INSTRUCTIONS FOR THE TASK -
Repeat every line, exactly, from the very first through the one where "return smooth_max(a, -b, k)" appears. Add nothing else.

DATA SHOWN -
-=-=-

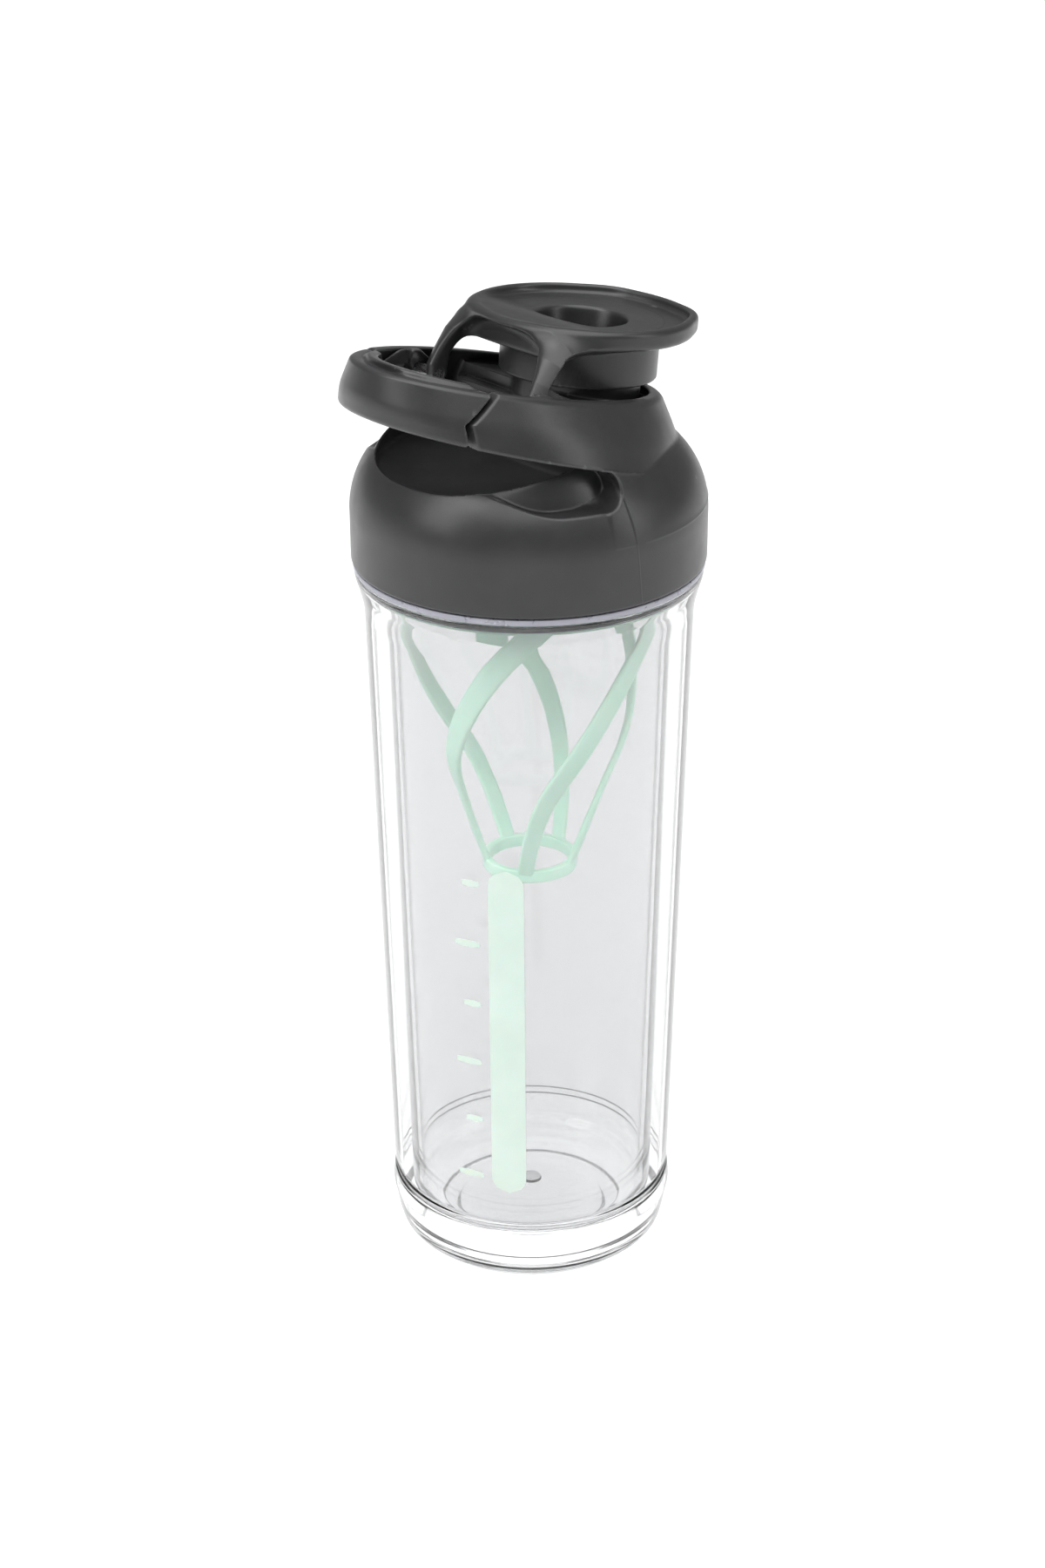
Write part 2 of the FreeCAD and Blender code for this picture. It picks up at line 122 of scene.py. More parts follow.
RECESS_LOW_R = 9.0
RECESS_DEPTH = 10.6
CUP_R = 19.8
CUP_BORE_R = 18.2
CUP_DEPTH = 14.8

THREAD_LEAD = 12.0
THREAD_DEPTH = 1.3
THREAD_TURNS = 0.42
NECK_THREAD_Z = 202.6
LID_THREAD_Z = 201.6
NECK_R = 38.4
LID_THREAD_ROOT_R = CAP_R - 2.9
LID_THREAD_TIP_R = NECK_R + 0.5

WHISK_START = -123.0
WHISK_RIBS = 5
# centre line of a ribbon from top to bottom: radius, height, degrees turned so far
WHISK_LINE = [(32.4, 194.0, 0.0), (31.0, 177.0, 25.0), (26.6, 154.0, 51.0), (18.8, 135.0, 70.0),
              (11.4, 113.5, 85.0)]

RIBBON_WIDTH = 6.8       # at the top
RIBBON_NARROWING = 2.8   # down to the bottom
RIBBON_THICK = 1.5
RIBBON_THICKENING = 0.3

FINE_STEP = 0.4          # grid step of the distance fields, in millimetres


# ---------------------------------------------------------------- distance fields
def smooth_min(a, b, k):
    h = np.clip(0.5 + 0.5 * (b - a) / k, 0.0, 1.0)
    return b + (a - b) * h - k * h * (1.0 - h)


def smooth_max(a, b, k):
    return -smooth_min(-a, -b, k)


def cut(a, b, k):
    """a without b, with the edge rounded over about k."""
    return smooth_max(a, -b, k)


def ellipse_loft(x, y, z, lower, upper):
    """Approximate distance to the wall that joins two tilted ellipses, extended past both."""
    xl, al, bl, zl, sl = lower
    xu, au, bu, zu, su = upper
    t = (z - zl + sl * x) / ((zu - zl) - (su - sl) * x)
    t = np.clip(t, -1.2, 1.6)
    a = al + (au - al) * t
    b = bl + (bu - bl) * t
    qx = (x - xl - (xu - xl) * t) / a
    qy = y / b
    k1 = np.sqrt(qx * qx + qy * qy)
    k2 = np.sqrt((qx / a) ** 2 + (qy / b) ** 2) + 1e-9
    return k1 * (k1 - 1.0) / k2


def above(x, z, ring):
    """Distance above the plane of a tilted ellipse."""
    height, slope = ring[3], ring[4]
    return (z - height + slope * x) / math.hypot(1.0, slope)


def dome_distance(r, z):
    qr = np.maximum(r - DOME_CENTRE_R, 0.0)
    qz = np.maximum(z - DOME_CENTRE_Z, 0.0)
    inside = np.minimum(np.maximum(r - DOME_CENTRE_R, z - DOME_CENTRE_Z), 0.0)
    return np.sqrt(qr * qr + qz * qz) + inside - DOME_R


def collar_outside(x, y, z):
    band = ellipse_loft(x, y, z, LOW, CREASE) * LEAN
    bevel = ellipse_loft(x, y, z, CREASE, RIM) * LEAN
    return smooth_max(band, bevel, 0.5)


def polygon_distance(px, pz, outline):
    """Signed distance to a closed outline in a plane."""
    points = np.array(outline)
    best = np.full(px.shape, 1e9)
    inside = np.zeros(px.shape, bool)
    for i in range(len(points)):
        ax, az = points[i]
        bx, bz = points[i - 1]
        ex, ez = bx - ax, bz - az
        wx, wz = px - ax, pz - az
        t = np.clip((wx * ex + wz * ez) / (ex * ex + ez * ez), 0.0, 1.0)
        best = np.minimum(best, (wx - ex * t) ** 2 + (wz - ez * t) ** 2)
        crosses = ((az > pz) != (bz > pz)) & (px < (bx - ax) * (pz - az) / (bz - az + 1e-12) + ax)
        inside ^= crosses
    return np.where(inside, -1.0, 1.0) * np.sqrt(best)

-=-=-

WRITTEN RESPONSE -
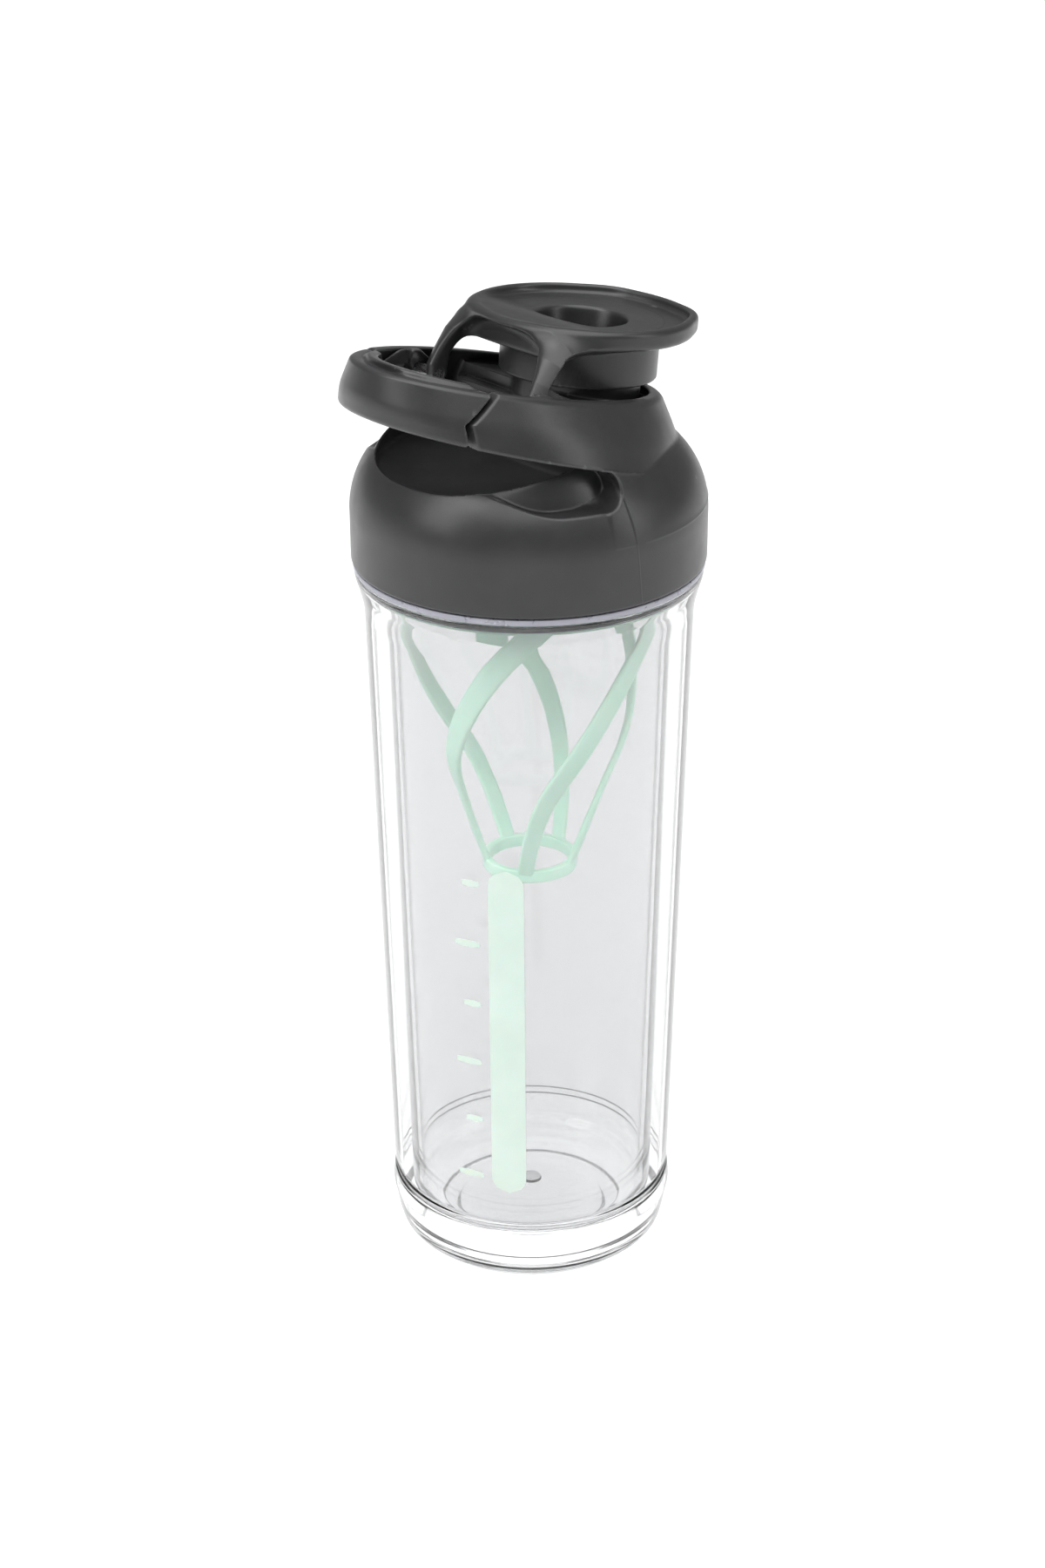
Write part 2 of the FreeCAD and Blender code for this picture. It picks up at line 122 of scene.py. More parts follow.
RECESS_LOW_R = 9.0
RECESS_DEPTH = 10.6
CUP_R = 19.8
CUP_BORE_R = 18.2
CUP_DEPTH = 14.8

THREAD_LEAD = 12.0
THREAD_DEPTH = 1.3
THREAD_TURNS = 0.42
NECK_THREAD_Z = 202.6
LID_THREAD_Z = 201.6
NECK_R = 38.4
LID_THREAD_ROOT_R = CAP_R - 2.9
LID_THREAD_TIP_R = NECK_R + 0.5

WHISK_START = -123.0
WHISK_RIBS = 5
# centre line of a ribbon from top to bottom: radius, height, degrees turned so far
WHISK_LINE = [(32.4, 194.0, 0.0), (31.0, 177.0, 25.0), (26.6, 154.0, 51.0), (18.8, 135.0, 70.0),
              (11.4, 113.5, 85.0)]

RIBBON_WIDTH = 6.8       # at the top
RIBBON_NARROWING = 2.8   # down to the bottom
RIBBON_THICK = 1.5
RIBBON_THICKENING = 0.3

FINE_STEP = 0.4          # grid step of the distance fields, in millimetres


# ---------------------------------------------------------------- distance fields
def smooth_min(a, b, k):
    h = np.clip(0.5 + 0.5 * (b - a) / k, 0.0, 1.0)
    return b + (a - b) * h - k * h * (1.0 - h)


def smooth_max(a, b, k):
    return -smooth_min(-a, -b, k)


def cut(a, b, k):
    """a without b, with the edge rounded over about k."""
    return smooth_max(a, -b, k)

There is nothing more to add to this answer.